The language was reminiscent of a happier time before the credit crunch and brewing economic devastation closed the book on most such mergers. Merck’s boss, Dick Clark, called the agreed deal to acquire Schering-Plough, which was announced on Monday March 9th, a “transformational event.” He then expounded on the “strategic sense and … exceptional promise” on offer. Fred Hassan, boss of the rival American pharmaceutical giant, perhaps mindful of appearing triumphalist as the world wobbles, chipped in with a more sober vision of a “leading company” that will be “well positioned.”
Perhaps Mr. Clark could be forgiven his exuberance. The deal is a (mostly) bright spot amid a global corporate landscape of bankruptcy and retrenchment. Merck will pay $41 billion for Schering-Plough, with the total made up partly of shares, $9.8 billion from cash reserves and another $8.5 billion prised from the clutches of a bank, JPMorgan. Although credit has dried up almost everywhere else, drug companies, with their cash reserves and healthy revenues, can still call on the banks. Last month Pfizer, another American drug company, was able to count on bank loans to assist in its $68 billion acquisition of Wyeth.
Big drug firms are also keen to consolidate as a way of heading off gathering problems. On Friday Switzerland’s Roche raised its offer for the 44 percent of Genentech, an American biotech firm, that it does not already own. Sanofi-Aventis of France is also said to be on the acquisition trail. Buying rivals is one way for drug companies to boost anaemic product pipelines, under assault from expiring patents on blockbuster medicines and generic competitors. Merck’s asthma medicine, which gives it a sixth of its revenues, loses patent protection in the next few years. In one swoop Merck will double — to 18 — the number of drugs it has in the later stages of development.

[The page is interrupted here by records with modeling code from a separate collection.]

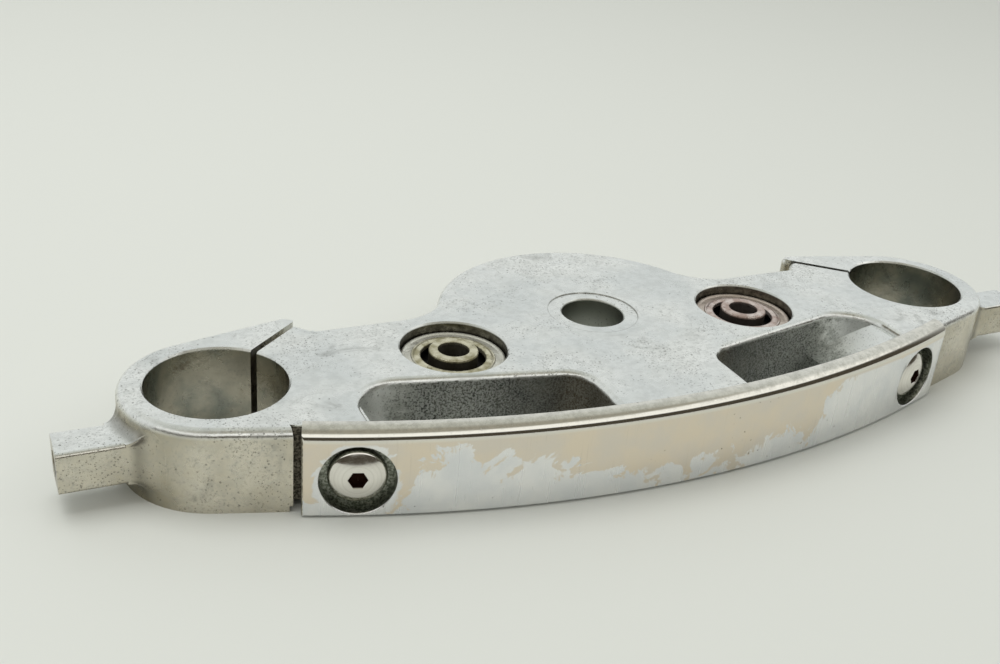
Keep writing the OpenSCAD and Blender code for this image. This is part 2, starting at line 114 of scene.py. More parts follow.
def where(tree, *parts):
    """Product of masks and soft edges. An edge is a value, where it starts and ends, and what it goes from
    and to, or else from 0 to 1."""
    whole = None
    for part in parts:
        if isinstance(part, tuple):
            value, start, end, *reach = part
            part = add(tree, "ShaderNodeMapRange", [value, start, end, *(reach or (0.0, 1.0))],
                       interpolation_type="SMOOTHSTEP")
        whole = part if whole is None else add(tree, "ShaderNodeMath", [whole, part], operation="MULTIPLY")
    return whole


def coats(tree, colour, *layers):
    """Lays colours over the first, each where its mask is 1 and at its strength. A colour is a hex string or
    another node's output."""
    for mask, strength, over in layers:
        lower, upper = (linear(c) if isinstance(c, str) else c for c in (colour, over))
        amount = add(tree, "ShaderNodeMath", [mask, strength], operation="MULTIPLY")
        colour = add(tree, "ShaderNodeMix", {0: amount, 6: lower, 7: upper}, 2, data_type="RGBA")
    return colour


def patches(tree, place, size_mm, start, end, detail=4.0, roughness=0.55, distortion=0.0, reach=(0.0, 1.0)):
    """Soft patches about size_mm wide: 0, or reach's first, where a noise is below start, and 1 above end."""
    cloud = add(tree, "ShaderNodeTexNoise", {"Vector": place, "Scale": 1 / size_mm, "Detail": detail,
                "Roughness": roughness, "Distortion": distortion})
    return where(tree, (cloud, start, end, *reach))


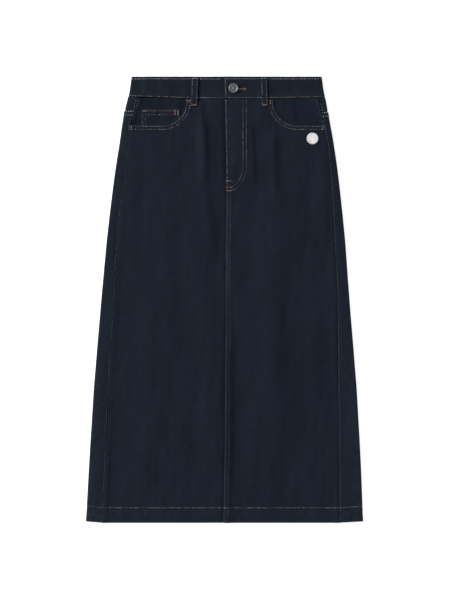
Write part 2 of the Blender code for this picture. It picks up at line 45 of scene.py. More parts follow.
halfLength = 0.402
clothThick = 0.0012
offFloor = 0.00002  # the lowest points stay this far above the surface
noiseSeed = np.random.default_rng(11)

# how the skirt lies: the form of its CAD solids, with a centre seam that wanders a little
form = dict(
    outline=dict(
        drop=(0, 37, 65, 89, 122, 186, 294, 402, 546, 690, 804),
        left=(-168.5, -173.7, -180.6, -184.8, -189.6, -199.3, -211.9, -222.3, -234.0, -243.6, -250.0),
        right=(175.5, 181.3, 186.6, 191.3, 197.1, 206.0, 217.1, 225.5, 236.7, 245.4, 250.0),
        seamInLeft=(19, 18.9, 18, 15.5, 15.3, 17.5, 19.4, 24, 26, 29, 30.4),
        seamInRight=(13.5, 13.5, 12.6, 12.6, 11, 14.2, 18.9, 22, 32, 39, 42.8),
        fold=(8.6, 8.4, 8.0, 7.6, 7.2, 6.8, 6.4, 6.2, 6.2, 6.4, 7.0),
    ),
    levels=dict(
        drop=(0, 40, 72, 95, 150, 205, 290, 400, 735, 772, 804),
        plain=(7.2, 7.5, 7.4, 6.9, 5.6, 4.6, 4.1, 3.9, 3.9, 5.4, 5.8),
        fly=(9.6, 9.2, 8.4, 7.8, 7.0, 6.6, 4.3, 3.9, 3.9, 5.4, 5.8),
    ),
    centre=dict(
        drop=(0, 40, 190, 300, 440, 540, 650, 720, 804),
        x=(-0.6, 0.6, 3.2, 2.4, 2.6, 1.1, 0.7, -0.6, -2.2),
    ),
    # big soft folds: xTop, dropTop, xBottom, dropBottom, height, reach
    folds=(
        (-62, 150, -40, 520, 1.7, 34),
        (-36, 95, -12, 300, -0.9, 22),
        (76, 120, 88, 760, 1.6, 30),
        (104, 130, 118, 700, -0.9, 24),
        (-118, 300, -128, 760, 1.3, 40),
        (160, 330, 176, 740, 1.0, 28),
    ),
    edgeReach=0.045,
    overFly=dict(middle=0.018, half=0.024, reach=0.046),
    # how far the front that goes under is stepped down, beside the fly and below it
    step=dict(beside=0.0010, below=0.0005, reach=0.040, flyEnd=0.205, fade=0.1025),
    length=0.804,
    waistLine=dict(drop=0.040, riseLeft=0.004, riseRight=0.002),
    backLoopX=(-0.092, 0.0036, 0.099),
    backLift=dict(height=0.0016, half=0.011, reach=0.042, end=0.054, fade=0.044),
)


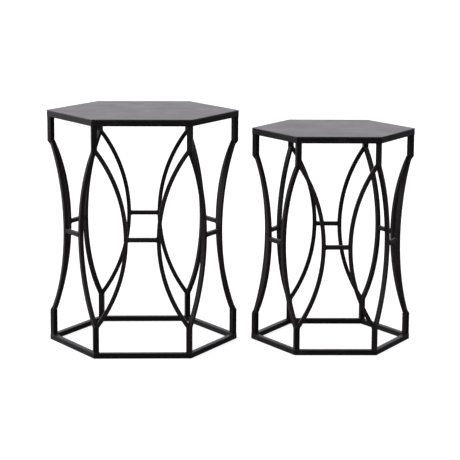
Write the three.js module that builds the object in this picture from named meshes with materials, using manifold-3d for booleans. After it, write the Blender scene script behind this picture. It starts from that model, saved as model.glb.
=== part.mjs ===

Drug companies are also gearing up for a reform of American healthcare. Precisely what will transpire is unclear, but it seems likely that government health schemes will demand bigger discounts from drug suppliers. Added to this is the worry that cash-strapped American consumers (the biggest single market for drugmakers) who lack insurance or who face high bills before insurance kicks in, are cutting back on spending. However Schering-Plough derives 70 percent of its revenues outside of America, which should spread risk. The deal will also give Merck greater access to foreign drug markets: half of the new firm’s revenues will come from beyond America’s shores.
The deal should afford the opportunity to cut costs. Mr. Clark said that 15 percent of the combined firm’s 106,000 employees would lose their jobs. In addition to existing rounds of cost-cutting by both firms, Merck expects to make another $3.5 billion in annual savings after 2011. One difficulty for Merck is that the deal might jeopardise Schering-Plough’s co-marketing agreement with Johnson & Johnson for Remicade, a money-spinning anti-inflammatory drug. But Mr. Clark is confident the structure of the deal should guard against this.
The deal goes some way to answering critics who complained that Merck was not acting as vigorously as competitors in buying rivals and moving into new markets. The challenge for Mr. Clark, who will become boss of the new company, is to show that, despite a lack of experience, he can see through the big deal smoothly. Mr. Clark has done a fine job of steering the firm out of the crisis caused by the safety scandal surrounding Vioxx, its blockbuster painkiller. But Merck, unlike many of its peers, has never before attempted a mega-merger of this sort: the company has preferred to grow by developing new products in it own laboratories. Mr. Hassan is getting out because he fears that the macroeconomic conditions are growing more difficult for drug firms. Mr. Clark must hope that the deal will help Merck to weather the storm.